Does the name Regina Benjamin ring any bells? She’s the nation’s top doc who flys under the radar in the way that previous U.S. surgeon generals have not. (C. Everett Koop and Joycelyn Elders come immediately to mind).
I had the opportunity to see the good doctor in action today at a photo op at the Edible Schoolyard in Berkeley, where she was greeted by Alice Waters, a gaggle of excited kids, and the garden’s resident chickens.
What impressed me about Vice Admiral Benjamin was how much she wanted to interact with the kids, taking time to talk with them in the garden’s hay bale ramada and in the kitchen, where she was interviewed by two junior journalists for the student newspaper.

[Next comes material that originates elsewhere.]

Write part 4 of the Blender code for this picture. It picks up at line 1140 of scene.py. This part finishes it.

As the country’s chief health educator, Dr. Benjamin has made preventing obesity, an epidemic in America, a cornerstone of her vision for a healthier nation. She brings to the job professional and personal experience. She founded a health clinic in Bayou La Batre, a rural Alabama shrimping community, ministering to the health needs of the poor. Talk about a commitment to community service and public health: Her clinic was wiped out by Hurricane Georges in 1998 and Katrina in 2005. Undeterred, the center was rebuilt in short order.

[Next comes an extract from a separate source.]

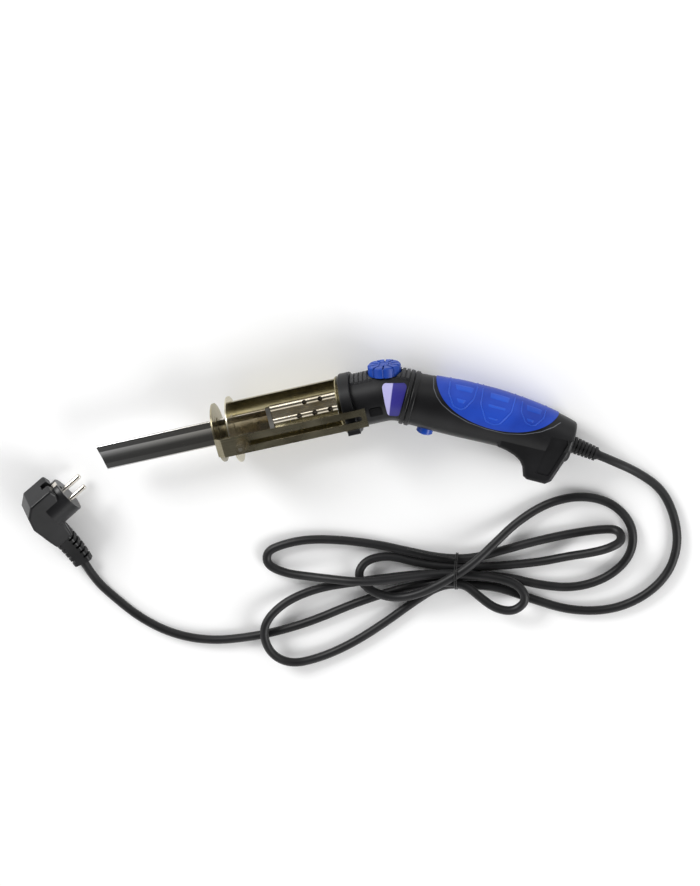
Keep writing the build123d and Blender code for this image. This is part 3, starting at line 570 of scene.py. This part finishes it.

The day before the newly rebuilt clinic was about to open in 2006, it was burned down in a fire. Dr. Benjamin rebuilt again, each time mortgaging her home and picking up shifts in emergency rooms and nursing homes to earn extra money to keep the clinic running, according to a recent Los Angeles Times profile.
She lost her only sibling to AIDS. Her mother died of lung cancer and her father from complications from diabetes and high blood pressure. All preventable diseases, notes the MacArthur award winner. She garnered some criticism during the nomination process for her current job because of her weight. She told the New York Times Magazine: “My thought is that people should be healthy and be fit at whatever size they are.”

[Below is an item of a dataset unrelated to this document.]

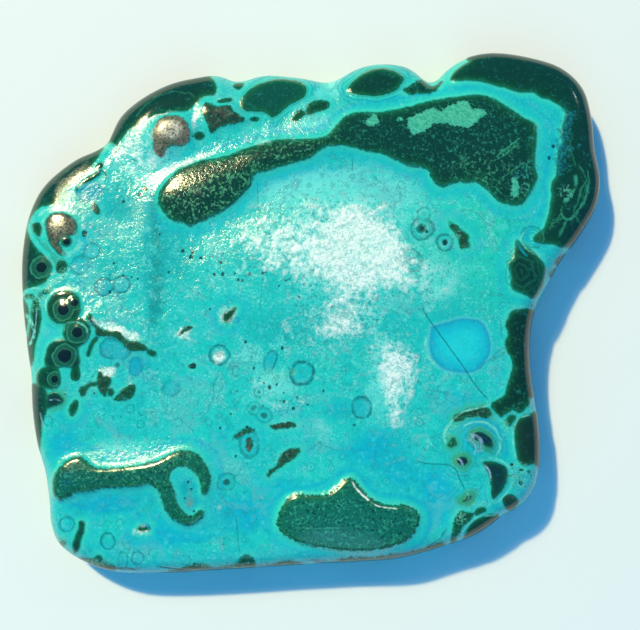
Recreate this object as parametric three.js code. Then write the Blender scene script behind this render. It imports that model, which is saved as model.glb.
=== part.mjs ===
// A polished freeform slab of chrysocolla with malachite, one natural stone.
//
// The stone is a single solid. Its outline is the lobed edge of the botryoidal mass it was cut
// from, its underside is sawn flat, its edge is rounded over all the way round, and its upper face
// keeps the gentle swells of the malachite lumps that grew inside it.
//
// Millimetres, +Z up. The origin is on the underside, in the middle of the stone's bounding box.

import * as THREE from "three";

// Driving dimensions.
const LENGTH = 185; // left to right, along X
const WIDTH = 166; // front to back, along Y
const EDGE_FACE_HEIGHT = 16.5; // height of the upper face near the rim, before the swells
const CROWN = 2.4; // how much higher the upper face is in the middle of the slab
const WAIST_HEIGHT = 8.5; // where the rounded edge stands out furthest
const BACK_ROUNDING = 9.5; // how far in from the waist the edge reaches the face, at the back left
const FRONT_ROUNDING = 5.5; // the same at the front right, where the edge is turned tighter
const LOWER_ROUNDING = 4.5; // how far in from the waist the underside starts

// How finely the surface is divided.
const CELLS_X = 64;
const CELLS_Y = 56;
const UNDERSIDE_STEP = 4; // one underside cell for each so many along the edge
const EDGE_CROWDING = 0.65; // 0 spaces the cells evenly, 1 crowds them towards the rim
const WALL_STEPS = 3;
const SOFTENING_PASSES = 3; // evens out creases that run askew to the cells
const SOFTENING_MARGIN = 2; // cells next to the rim that keep their height

// The outline at the waist, anticlockwise from above, starting at the middle of the left side.
const OUTLINE = [
  [-92.3, 18], [-92.3, 8], [-90, -11], [-88.1, -22], [-87.2, -33], [-85.2, -44], [-82.6, -52],
  [-81, -61], [-80.3, -67.5], [-77.5, -74], [-70, -79.4], [-60, -82.7], [-45, -83.1], [-28, -82.3],
  [-9, -81], [12, -79.8], [26, -78.7], [40.5, -74.9], [50.5, -70.9], [57, -66.4], [65, -61.8],
  [69, -55.5], [70.3, -46], [69.8, -34], [68.3, -24], [68, -13], [69.6, -3], [73, 3.7],
  [79.2, 14.3], [86, 23.8], [90.4, 31.5], [92, 40], [90.6, 49.7], [90, 60], [87.4, 70.8],
  [80.6, 77.9], [71, 81.5], [57, 83.4], [48, 81.2], [42, 76.8], [38.6, 73], [35.9, 74],
  [32.4, 78], [24, 80], [14, 78.4], [7.8, 74.4], [4, 73.2], [-1, 74.6], [-9, 75.7],
  [-16.5, 76.1], [-22.5, 74], [-26.1, 73.7], [-30, 76.3], [-37, 75.4], [-46, 73.2], [-56, 67.3],
  [-62.8, 60.7], [-65.3, 54], [-68.5, 51.2], [-76, 47.8], [-86.7, 38.9], [-90.6, 30],
];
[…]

Dr. Benjamin spoke at UC Berkeley before being shepherded to the Edible Schoolyard by Dr. Pamela Peeke, the chief medical correspondent for Discovery Health TV. She was welcomed by the mayor, school officials, and food advocate Joy Moore who quipped, “They invited me so you’d feel comfortable,” a reference to the fact that she was the only other brown-skinned adult in the assembled crowd.
The M.D. told King Middle School 8th graders Emily Wert and Maya Wong that she was excited to come to Edible to see the school’s acclaimed cooking and gardening program in action because creating healthy school environments is a key point outlined in her plan for a healthy nation.
That’s the kind of doctor’s orders on which we can all agree.